THE FRIENDLY NEIGHBORHOOD TAILOR
When I was a young boy, well that’s how any story starts, isn’t it? I could not get off the beaten track to tell my story of the friendly neighborhood tailor. There have been many of them, so it naturally should be ‘tailors’. Not only tailors, there have been doctors and barbers, vegetable vendors, the milkman and the grocery stores etc. so the neighborhood was always well endowed with friends and suppliers of services, whose faces we knew, knew their names and sometimes the problems in their families when in a moment of desperation, they would share with us. Not that they did not know what happens in our own household. But that was how it was, the world revolved around the neighborhood. Now the only thing the servant maid shares with us is how her husband had come home drunk, beaten her and taken away the money she had kept in a tin box with the friendly Tasmac outlets (Govt. liquor shops) strewn around the neighborhood, with the sole intent of gaining some pity and some money. Now with the supermarkets, the dairy outlets, ready-made garment shops and the online stores where you can order anything you want: the faces have been lost and names unknown and neighborhood gossip.
I still remember the milkman, a tall black giant of a man who would bring the cows in front of the house to convey to you that the milk was straight from the cow’s udder. But in the kitchen, my mother would invariably complain that the milk was diluted. We never came to know how he did it. But when he came to collect his money which he did twice or thrice a month and stand in front of my mother, scratching his head and asking for an advance, my mother would let him have a piece of her mind. He would stand grinning, all his thirty-two teeth prominent on his black face and ultimately leave after getting what he wanted. He continued till we left the place and on the last day, he bid us farewell with tears in his eyes. That was the first time I saw a giant of a man who would enact the role of Hanumanji in the neighborhood Ramnavami festival, could also cry; a twenty-year relationship having come to an end.
There were so many of them whose services were rendered during those years without any growling, bargaining or cheating. Loyalty and faith was the ground on which these relationships were built. But coming back to what I started writing about the friendly neighborhood tailor.
I can still visualize that lean, miserable looking pockmarked face which had stitched all the shirts and pants my father wore and later mine. I do not know when my father started giving him work but he was there till we left Vizag after my father’s death. He had come and shed tears, real ones. Maybe he was way ahead of times for his measurements were either too tight or too loose, never right. My father would always try to get them altered and ultimately end up wearing loose fitting clothes. Once when in all my childhood innocence I asked my father why he did not go to another tailor, he would smile at me and say, “Poor chap, he has been there for such a long time it would be unfair to desert him, and he is a very loyal and trustworthy fellow.” Yes he was, but he would take on much more than he could handle and would always end up never meeting his deadlines. The result was that every time my father went to collect his clothes the tailor would come running out of his shop saying “Sar sar sar I will definitely have it ready by tomorrow” but tomorrow never came, it would be ready only a week later. My father would scold him in his broken Telugu and he would stand with that miserable look on his face and scratch his head. It was then I learned that to say sorry one should scratch the back of one’s head. Of course, I have never attempted it, especially now with no covering on my head. My father’s heart would melt and all forgiven. Anytime we passed by his shop there would be crowd of customers shouting at him, and to each one of them he would repeat “Sar sar sar I will definitely get it ready by tomorrow.”
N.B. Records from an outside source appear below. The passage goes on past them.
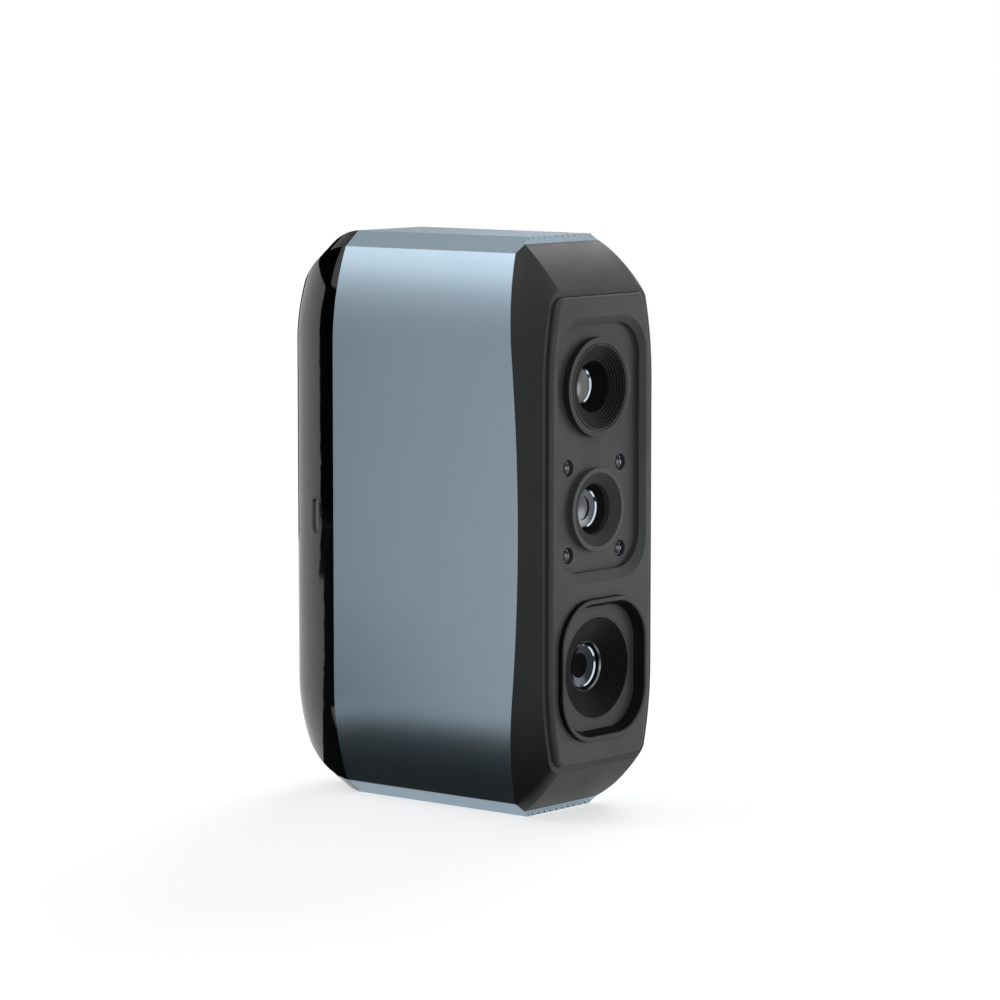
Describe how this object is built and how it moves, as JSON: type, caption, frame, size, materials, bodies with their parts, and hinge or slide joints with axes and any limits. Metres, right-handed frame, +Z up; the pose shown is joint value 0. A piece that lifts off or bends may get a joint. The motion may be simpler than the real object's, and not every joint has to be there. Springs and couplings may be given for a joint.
{
  "type": "desktop 3d scanner",
  "caption": "Compact structured-light 3D scanner: metal sleeve, tapered lens panel with a hooded projector, rounded back cover with a press key, tripod socket below.",
  "frame": {"origin": "mouth of the tripod socket, in the middle of the lower end face that the scanner stands on", "axes": "+Z up along the long side, lenses look along -Y, +Y to the back cover, X across the thickness with the key on the -X side"},
  "size_m": [0.0374, 0.0759, 0.12],
  "materials": {
    "anodised_sleeve": "satin blue-grey anodising",
    "cap_black": "fine matte black moulding",
    "panel_black": "soft matte black coating",
    "cover_gloss": "high gloss black",
    "key_gloss": "high gloss black, dished",
    "lens_black": "black anodised turnings",
    "lens_glass": "coated optical glass",
    "rim_steel": "bright turned ring",
    "lamp_clear": "clear moulded epoxy",
    "holder_black": "glass-filled black",
    "board_green": "solder-masked laminate",
    "chip_black": "moulded black",
    "lamp_yellow": "phosphor-coated emitter",
    "bench_metal": "milled, clear anodised",
    "screw_steel": "zinc plated",
    "shield_tin": "tinned sheet",
    "insert_steel": "turned stainless steel",
    "seal_black": "adhesive foam"
  },
  "bodies": {
    "scanner": {"back_cover": "cover_gloss", "bench_screws": "screw_steel", "board_connectors": "chip_black", "bottom_vent_plate": "anodised_sleeve", "camera_screws": "screw_steel", "front_cap": "cap_black", "key_board": "board_green", "key_board_screws": "screw_steel", "lens_panel": "panel_black", "lighting_board": "board_green", "lighting_board_screws": "screw_steel", "lighting_diodes": "lamp_clear", "lower_camera_board": "board_green", "lower_image_sensor": "chip_black", "lower_lens_barrel": "lens_black", "lower_lens_bezel": "lens_black", "lower_lens_glass": "lens_glass", "lower_lens_holder": "holder_black", "main_board": "board_green", "main_board_screws": "screw_steel", "optical_bench": "bench_metal", "panel_seal": "seal_black", "processor_shield": "shield_tin", "projector_baffle": "lens_black", "projector_engine": "holder_black", "projector_heat_sink": "bench_metal", "projector_hood": "lens_black", "projector_lamp": "lamp_yellow", "projector_lamp_board": "board_green", "projector_lens_barrel": "lens_black", "projector_lens_glass": "lens_glass", "projector_lens_rim": "rim_steel", "sleeve": "anodised_sleeve", "switch_body": "chip_black", "top_vent_plate": "anodised_sleeve", "tripod_insert": "insert_steel", "upper_camera_board": "board_green", "upper_image_sensor": "chip_black", "upper_lens_barrel": "lens_black", "upper_lens_bezel": "lens_black", "upper_lens_glass": "lens_glass", "upper_lens_holder": "holder_black", "usb_board": "board_green", "usb_socket": "shield_tin"},
    "key": {"power_key": "key_gloss", "switch_plunger": "chip_black"}
  },
  "joints": [
    {"name": "key_press", "type": "slide", "parent": "scanner", "child": "key", "axis": [0.9397, -0.342, 0], "range_m": [0, 0.0004], "stiffness_N_per_m": 1500}
  ]
}
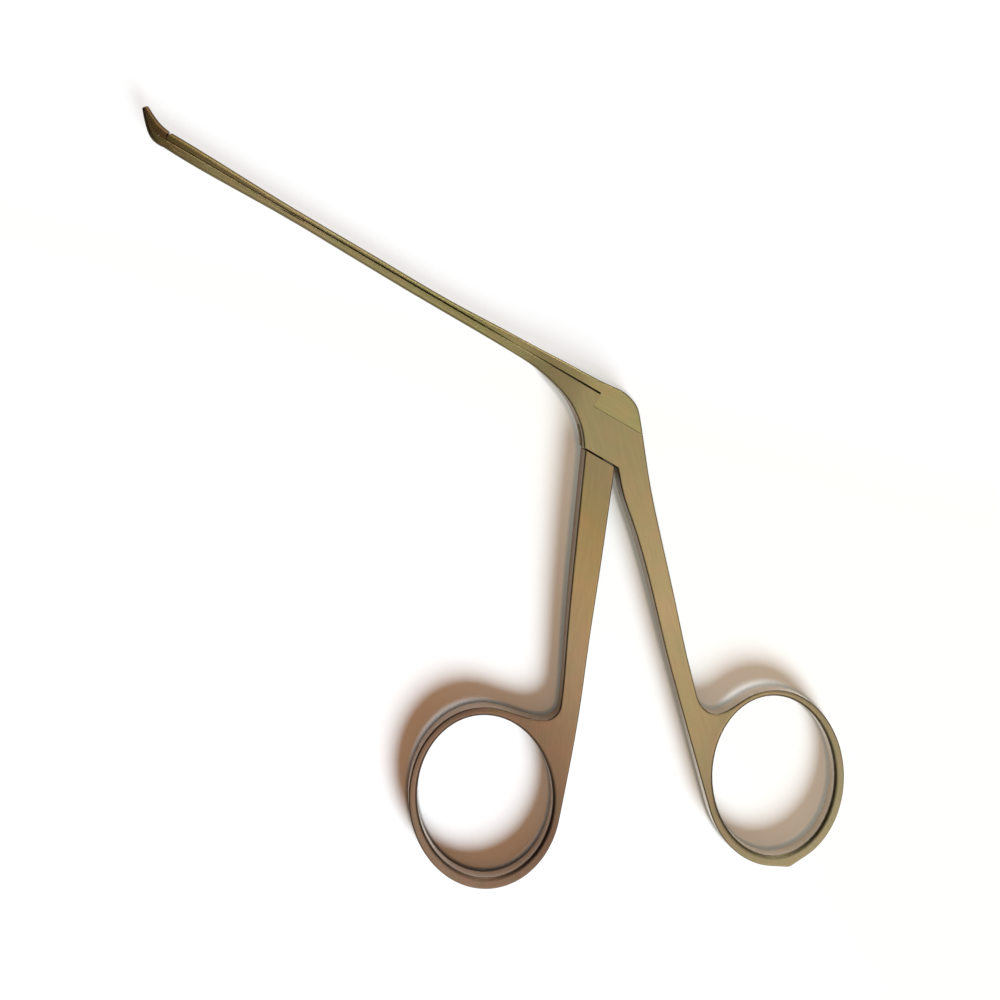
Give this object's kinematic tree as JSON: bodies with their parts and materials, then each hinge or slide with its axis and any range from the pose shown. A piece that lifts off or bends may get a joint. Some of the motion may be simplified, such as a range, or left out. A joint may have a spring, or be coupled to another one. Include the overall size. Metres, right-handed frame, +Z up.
{
  "type": "alligator forceps",
  "caption": "Slender grasping forceps with an upturned toothed jaw, a sliding shaft and two oval finger rings set at an angle to the shaft.",
  "frame": {"origin": "axis of the handle pivot, on the underside that the instrument lies on", "axes": "+X back along the slide from the jaws to the handles, +Y towards the side of the slide and the opening jaw, +Z up across the flat handles"},
  "size_m": [0.1484, 0.0811, 0.0048],
  "materials": {
    "frame_steel": "satin-ground stainless steel",
    "slide_steel": "satin-ground stainless steel",
    "handle_steel": "satin-ground stainless steel",
    "jaw_steel": "satin stainless steel, darker from hardening",
    "pin_steel": "stainless steel, ground flush"
  },
  "bodies": {
    "fixed_frame": {"rear_handle_and_lower_shaft": "frame_steel", "handle_pivot_pin": "pin_steel", "jaw_pivot_pin": "pin_steel"},
    "slide": {"sliding_shaft": "slide_steel", "slide_drive_pin": "pin_steel", "jaw_drive_pin": "pin_steel"},
    "front_handle": {"front_handle": "handle_steel"},
    "jaw": {"moving_jaw": "jaw_steel"}
  },
  "joints": [
    {"name": "handle_swing", "type": "hinge", "parent": "fixed_frame", "child": "front_handle", "pos_m": [0, 0, 0.0024], "axis": [0, 0, -1], "range_deg": [0, 9.92]},
    {"name": "slide_travel", "type": "slide", "parent": "fixed_frame", "child": "slide", "axis": [1, 0, 0], "range_m": [0, 0.000765]},
    {"name": "jaw_opening", "type": "hinge", "parent": "fixed_frame", "child": "jaw", "pos_m": [-0.07507, 0.00407, 0.0024], "axis": [0, 0, -1], "range_deg": [0, 40]}
  ],
  "couplings": [
    {"joint": "slide_travel", "follows": "handle_swing", "m_per_rad": 0.004411},
    {"joint": "jaw_opening", "follows": "handle_swing", "ratio": 4.029}
  ]
}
I can never forget the day when my father and I on our evening walk passed by his shop and found him sitting outside and crying. When my father asked him the reason, he revealed that since he did not meet the deadlines for a bridegroom’s dress, the family had come and dismantled all his sewing machines and went away with them. On further questioning by my father, he said that the wedding was on that very day. My father could do nothing much except to console him.
Times changed and when we came to Madras after my father passed away, I found all my trousers were too loose and drainpipes were in. I remember my mother repairing them at home as per the prevailing style. It was luck that I did not need to stitch new pants. It was not the same when the drainpipes became bellbottoms, I had to get a new wardrobe. Amitabh Bachchan had done the damage and people were strutting the streets with their bottoms, sorry that should read pant bottoms waving in the wind as they walked. Well, that’s another story for another day. Now I have once again found a friendly neighborhood tailor who alters my pants mostly reducing the length of the pants bought from the not too friendly neighborhood super-store.
Why did I now remember the friendly neighborhood tailor of my childhood days? My father passed away on 28th March 1963 and that day he was there, our friendly neighborhood tailor as miserable as he always was but there were copious tears streaming down his face. I understood what my father had long ago understood that for all his faults he was a human being with a soul, a good man.